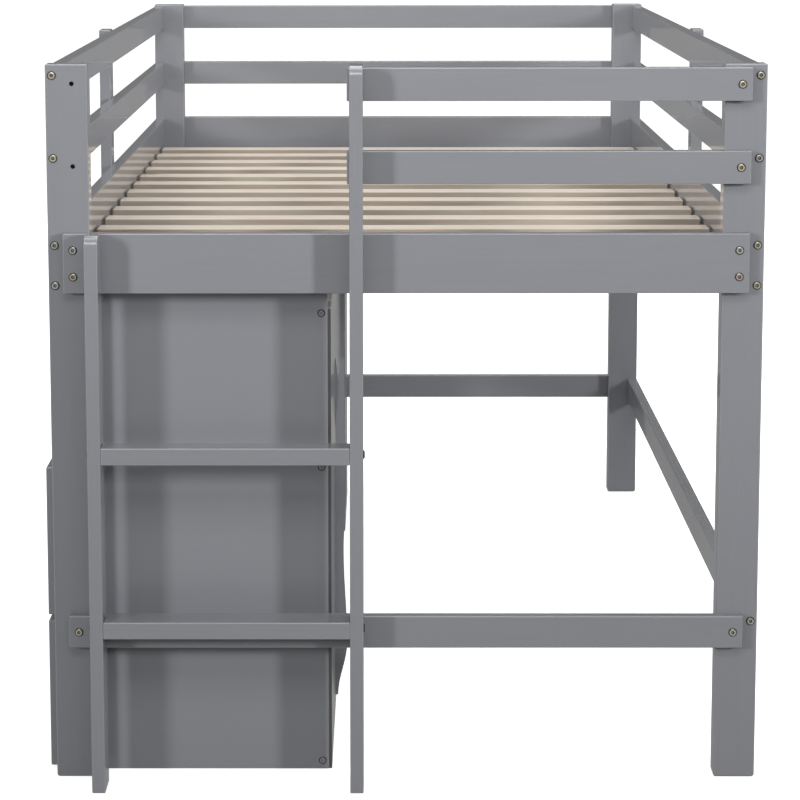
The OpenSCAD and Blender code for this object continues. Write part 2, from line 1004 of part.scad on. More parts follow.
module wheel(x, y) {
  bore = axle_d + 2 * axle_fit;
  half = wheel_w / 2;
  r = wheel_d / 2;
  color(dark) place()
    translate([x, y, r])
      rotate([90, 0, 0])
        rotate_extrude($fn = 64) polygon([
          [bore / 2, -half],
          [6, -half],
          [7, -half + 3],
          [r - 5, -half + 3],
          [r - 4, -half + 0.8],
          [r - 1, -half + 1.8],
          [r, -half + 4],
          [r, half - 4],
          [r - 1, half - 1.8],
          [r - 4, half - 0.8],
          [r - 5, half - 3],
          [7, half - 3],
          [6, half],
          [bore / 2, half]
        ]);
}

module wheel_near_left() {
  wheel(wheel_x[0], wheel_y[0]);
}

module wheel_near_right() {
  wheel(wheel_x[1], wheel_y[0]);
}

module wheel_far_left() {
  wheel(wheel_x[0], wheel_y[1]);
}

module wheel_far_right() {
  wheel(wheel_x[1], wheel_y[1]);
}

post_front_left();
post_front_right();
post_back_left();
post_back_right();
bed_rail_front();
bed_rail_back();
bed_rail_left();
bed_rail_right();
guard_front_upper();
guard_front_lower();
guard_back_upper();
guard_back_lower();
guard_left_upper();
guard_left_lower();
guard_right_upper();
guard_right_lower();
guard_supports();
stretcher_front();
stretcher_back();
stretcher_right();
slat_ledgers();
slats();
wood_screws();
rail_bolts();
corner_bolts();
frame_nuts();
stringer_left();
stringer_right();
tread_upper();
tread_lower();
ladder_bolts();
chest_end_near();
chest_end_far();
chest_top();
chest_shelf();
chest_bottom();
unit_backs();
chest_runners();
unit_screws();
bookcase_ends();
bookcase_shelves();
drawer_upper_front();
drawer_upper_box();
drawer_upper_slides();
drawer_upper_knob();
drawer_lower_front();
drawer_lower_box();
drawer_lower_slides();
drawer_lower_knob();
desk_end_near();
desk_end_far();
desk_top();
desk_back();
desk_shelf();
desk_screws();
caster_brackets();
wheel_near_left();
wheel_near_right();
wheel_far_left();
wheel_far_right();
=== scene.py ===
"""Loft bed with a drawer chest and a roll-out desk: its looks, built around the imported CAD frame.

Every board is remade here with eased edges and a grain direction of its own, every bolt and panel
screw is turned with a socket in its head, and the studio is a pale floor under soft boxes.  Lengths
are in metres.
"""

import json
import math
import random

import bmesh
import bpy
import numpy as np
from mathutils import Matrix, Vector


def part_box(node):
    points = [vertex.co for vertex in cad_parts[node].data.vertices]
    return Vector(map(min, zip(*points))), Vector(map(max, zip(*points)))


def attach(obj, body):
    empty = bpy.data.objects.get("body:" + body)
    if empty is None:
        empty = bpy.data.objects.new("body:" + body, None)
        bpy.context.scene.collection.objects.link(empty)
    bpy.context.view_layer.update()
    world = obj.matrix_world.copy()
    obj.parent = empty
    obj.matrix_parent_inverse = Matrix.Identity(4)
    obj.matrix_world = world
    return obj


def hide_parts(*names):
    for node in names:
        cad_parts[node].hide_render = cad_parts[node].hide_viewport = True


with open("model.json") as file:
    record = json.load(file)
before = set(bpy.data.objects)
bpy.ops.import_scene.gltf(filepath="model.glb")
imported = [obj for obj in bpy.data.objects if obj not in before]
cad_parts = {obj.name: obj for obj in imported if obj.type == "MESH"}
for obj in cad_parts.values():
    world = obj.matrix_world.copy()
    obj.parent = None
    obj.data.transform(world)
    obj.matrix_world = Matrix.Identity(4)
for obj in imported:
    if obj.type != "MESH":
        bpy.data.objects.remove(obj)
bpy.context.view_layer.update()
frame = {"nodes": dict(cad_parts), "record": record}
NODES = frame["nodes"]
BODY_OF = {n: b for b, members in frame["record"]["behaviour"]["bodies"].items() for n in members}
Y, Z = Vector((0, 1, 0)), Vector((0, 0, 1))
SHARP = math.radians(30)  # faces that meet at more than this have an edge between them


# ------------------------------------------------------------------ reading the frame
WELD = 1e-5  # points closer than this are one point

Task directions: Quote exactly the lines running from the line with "post_back_right();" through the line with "if empty is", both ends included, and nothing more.

Solution to this problem:
post_back_right();
bed_rail_front();
bed_rail_back();
bed_rail_left();
bed_rail_right();
guard_front_upper();
guard_front_lower();
guard_back_upper();
guard_back_lower();
guard_left_upper();
guard_left_lower();
guard_right_upper();
guard_right_lower();
guard_supports();
stretcher_front();
stretcher_back();
stretcher_right();
slat_ledgers();
slats();
wood_screws();
rail_bolts();
corner_bolts();
frame_nuts();
stringer_left();
stringer_right();
tread_upper();
tread_lower();
ladder_bolts();
chest_end_near();
chest_end_far();
chest_top();
chest_shelf();
chest_bottom();
unit_backs();
chest_runners();
unit_screws();
bookcase_ends();
bookcase_shelves();
drawer_upper_front();
drawer_upper_box();
drawer_upper_slides();
drawer_upper_knob();
drawer_lower_front();
drawer_lower_box();
drawer_lower_slides();
drawer_lower_knob();
desk_end_near();
desk_end_far();
desk_top();
desk_back();
desk_shelf();
desk_screws();
caster_brackets();
wheel_near_left();
wheel_near_right();
wheel_far_left();
wheel_far_right();
=== scene.py ===
"""Loft bed with a drawer chest and a roll-out desk: its looks, built around the imported CAD frame.

Every board is remade here with eased edges and a grain direction of its own, every bolt and panel
screw is turned with a socket in its head, and the studio is a pale floor under soft boxes.  Lengths
are in metres.
"""

import json
import math
import random

import bmesh
import bpy
import numpy as np
from mathutils import Matrix, Vector


def part_box(node):
    points = [vertex.co for vertex in cad_parts[node].data.vertices]
    return Vector(map(min, zip(*points))), Vector(map(max, zip(*points)))


def attach(obj, body):
    empty = bpy.data.objects.get("body:" + body)
    if empty is None:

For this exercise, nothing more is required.